Stamatis Benas Σταμάτης Μπένας

Eleftheroupoli
- Position: Power forward / center
- League: Greek A2 League

Personal information
- Born: October 14, 1985 (age 39) Thessaloniki, Greece
- Nationality: Greek
- Listed height: 2.06 m (6 ft 9 in)

Career information
- Playing career: 2007–present

Career history
- 2007–2010: MENT
- 2010–2014: KAOD
- 2014–2015: Ermis Lagkada
- 2015–2016: Iraklis Thessaloniki
- 2016–2018: Kastorias
- 2018–2019: Iraklis
- 2019–present: Eleftheroupoli

Career highlights
- Greek 2nd Division champion (2011);

= Stamatis Benas =

Greek professional basketball player

Stamatis Benas (alternate spelling: Mpenas) (Σταμάτης Μπένας, /el/; born October 14, 1985) is a Greek professional basketball player.

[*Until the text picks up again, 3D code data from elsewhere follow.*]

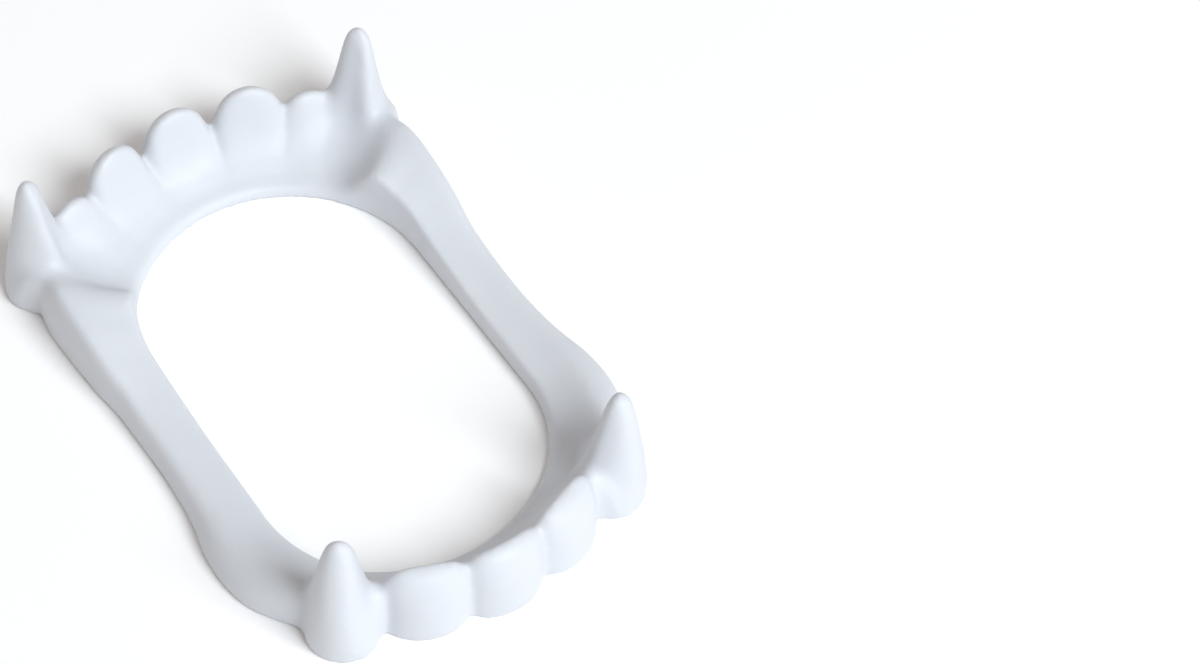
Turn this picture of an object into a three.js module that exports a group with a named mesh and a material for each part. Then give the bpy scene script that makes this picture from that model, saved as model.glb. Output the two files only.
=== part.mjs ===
// Vampire fang denture: a one-piece moulding of soft white plastic, lying open on its flat underside.
// Millimetres, +Z up. +Y points to the lower jaw's arch, -Y to the upper jaw's, the straps run along Y.
// The whole moulding is one ring round the opening, drawn as sections along rays that leave the edge of it.
import * as THREE from 'three';

// Central opening: two half ellipses joined by straight sides
const openingWidth = 32.5;
const openingStraight = 22;
const lowerEndDepth = 15.9;
const upperEndDepth = 14.2;

// Band round the opening. A rise is a height over the ground, a depth is measured out from the opening.
const strapWidth = 5.9;
const strapRise = 3;
const shoulderRise = 7;
const rimRise = 1.2;
const lowerValleyDepth = 8.9;
const lowerValleyRise = 4.6;
const upperValleyDepth = 6.1;
const upperValleyRise = 6.5;

// Teeth. A reach is the way from the opening to the tip, a setback the way from the tip to the front.
const lowerToothReach = 7.7;
const lowerToothWidth = 8.2;
const lowerToothHeight = 9.7;
const lowerToothSetback = 2.7;
const smallToothReach = 8.6;
const smallToothWidth = 6;
const smallToothHeight = 7.7;
const smallToothSetback = 2.2;
const upperToothReach = 5.2;
const upperToothWidth = 9.6;
const upperToothHeight = 8.8;
const upperToothSetback = 3.2;

// Fangs
const lowerFangReach = 11.7;
const lowerFangWidth = 8.3;
const lowerFangHeight = 16;
const lowerFangSetback = 2.8;
const lowerFangThickness = 8;
const upperFangReach = 7;
const upperFangWidth = 8.4;
const upperFangHeight = 16;
const upperFangSetback = 3.8;
const upperFangThickness = 7;

// Soft joints: the rounding between teeth and at a fang's foot, the power that fades a fang's front into
// its neighbours', and the upright share of the rim's rise
const valleyBlend = 0.35;
const fangBlend = 0.9;
const taperFade = 4;
const rimStep = 0.7;

// Fineness of the facets: steps in half an end of the opening and in a strap, twice as many of them in the
// zone on both sides of a fang
const endSteps = 60;
const strapSteps = 16;
const fangZone = 0.09;

// Places nearer than this along the half loop are in the same jaw
const jawLength = 1;

// The band along its half loop, from the middle of the lower arch (0) to the middle of the upper arch (3).
// 0 to 1 is the lower end of the opening, 1 to 2 the strap and 2 to 3 the upper end.
// depth is the band's own depth, crest the place of its ridge, inner and top the rises of rim and ridge.
const bandPath = [
  {
    along: 0, depth: lowerValleyDepth, crest: lowerToothReach,
    inner: rimRise, top: lowerValleyRise,
  },
  {
    along: 0.23, depth: lowerValleyDepth, crest: lowerToothReach,
    inner: rimRise, top: lowerValleyRise,
  },
  {
    along: 0.402, depth: lowerValleyDepth * 1.12, crest: smallToothReach,
    inner: rimRise, top: lowerValleyRise,
  },
  {
    along: 0.528, depth: lowerFangReach, crest: lowerFangReach,
    inner: rimRise * 1.3, top: shoulderRise * 0.86,
  },
  {
    along: 0.6, depth: strapWidth * 1.84, crest: strapWidth * 1.58,
    inner: rimRise * 2.2, top: shoulderRise * 0.86,
  },
  {
    along: 0.7, depth: strapWidth * 1.6, crest: strapWidth * 1.3,
    inner: shoulderRise * 0.86, top: shoulderRise,
  },
  {
    along: 0.84, depth: strapWidth * 1.25, crest: strapWidth,
    inner: shoulderRise * 0.8, top: shoulderRise * 0.92,
  },
  {
    along: 1.02, depth: strapWidth * 1.04, crest: strapWidth * 0.82,
    inner: shoulderRise * 0.62, top: shoulderRise * 0.7,
  },
  {
    along: 1.25, depth: strapWidth, crest: strapWidth * 0.76,
    inner: strapRise * 1.15, top: strapRise * 1.25,
  },
  {
    along: 1.55, depth: strapWidth, crest: strapWidth * 0.74,
    inner: strapRise * 0.9, top: strapRise * 1.1,
  },
  {
    along: 1.8, depth: strapWidth * 1.08, crest: strapWidth * 0.78,
    inner: strapRise * 0.85, top: strapRise * 1.12,
  },
  {
    along: 2.02, depth: strapWidth * 1.26, crest: strapWidth * 0.8,
    inner: rimRise * 1.9, top: strapRise * 1.28,
  },
  {
    along: 2.2, depth: strapWidth * 1.4, crest: strapWidth * 0.86,
    inner: rimRise * 1.6, top: strapRise * 1.48,
  },
  {
    along: 2.34, depth: strapWidth * 1.34, crest: strapWidth,
    inner: rimRise * 1.3, top: upperValleyRise * 0.8,
  },
  {
    along: 2.475, depth: upperFangReach * 1.1, crest: upperFangReach,
    inner: rimRise, top: upperValleyRise * 0.9,
  },
  {
    along: 2.6, depth: upperValleyDepth, crest: upperToothReach,
    inner: rimRise, top: upperValleyRise,
  },
  {
    along: 3, depth: upperValleyDepth, crest: upperToothReach,
    inner: rimRise, top: upperValleyRise,
  },
];

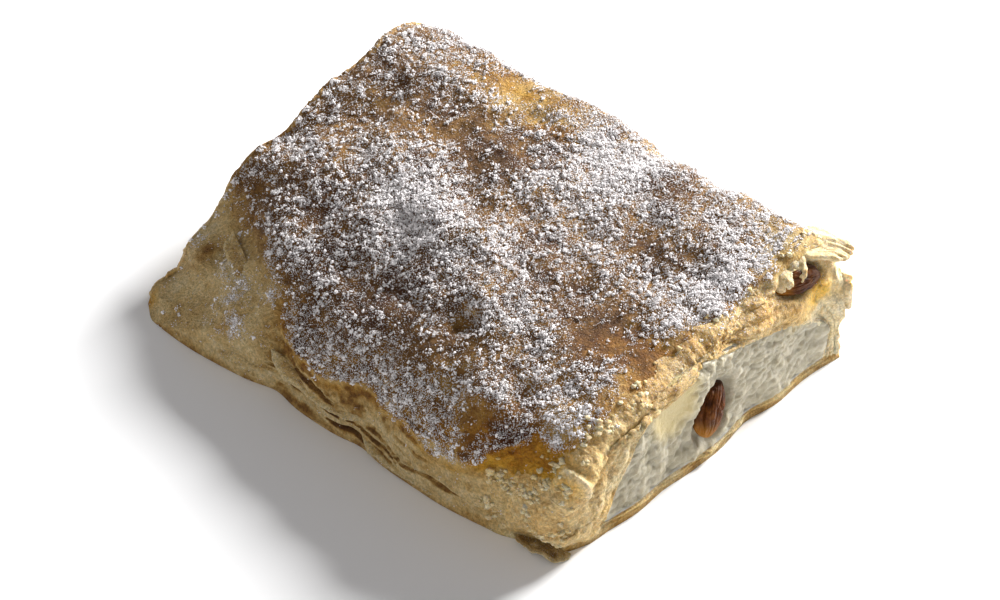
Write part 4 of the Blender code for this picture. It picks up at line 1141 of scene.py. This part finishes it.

Benas has spent his entire career in the Greek leagues. He has represented Greece at youth level.

==Professional career==
Benas started playing basketball at the ranks of Aris Thessaloniki. At the senior level he began playing basketball for Galaxias Adendro, an amateur team. He started playing professionally in 2007 when he joined MENT of the Greek A2 League. In 2010 he moved to KAOD, gaining promotion to the Greek Basket League in 2011. He played for three seasons in the top tier of Greek basketball, in which he appeared in 57 games averaging 2.3 points and 1.5 rebounds per game. On 7 August 2014 Benas signed for Ermis Lagkada in the Greek A2 League. In July 2015 he joined Iraklis Thessaloniki. After one season with Iraklis he signed for third-tier team Kastorias.

==International career==
Benas has represented Greece at the youth levels. He appeared in 8 games averaging 4.1 points per game. Mpenas was a member of Greece's squad for the 2004 FIBA Europe Under-18 Championship.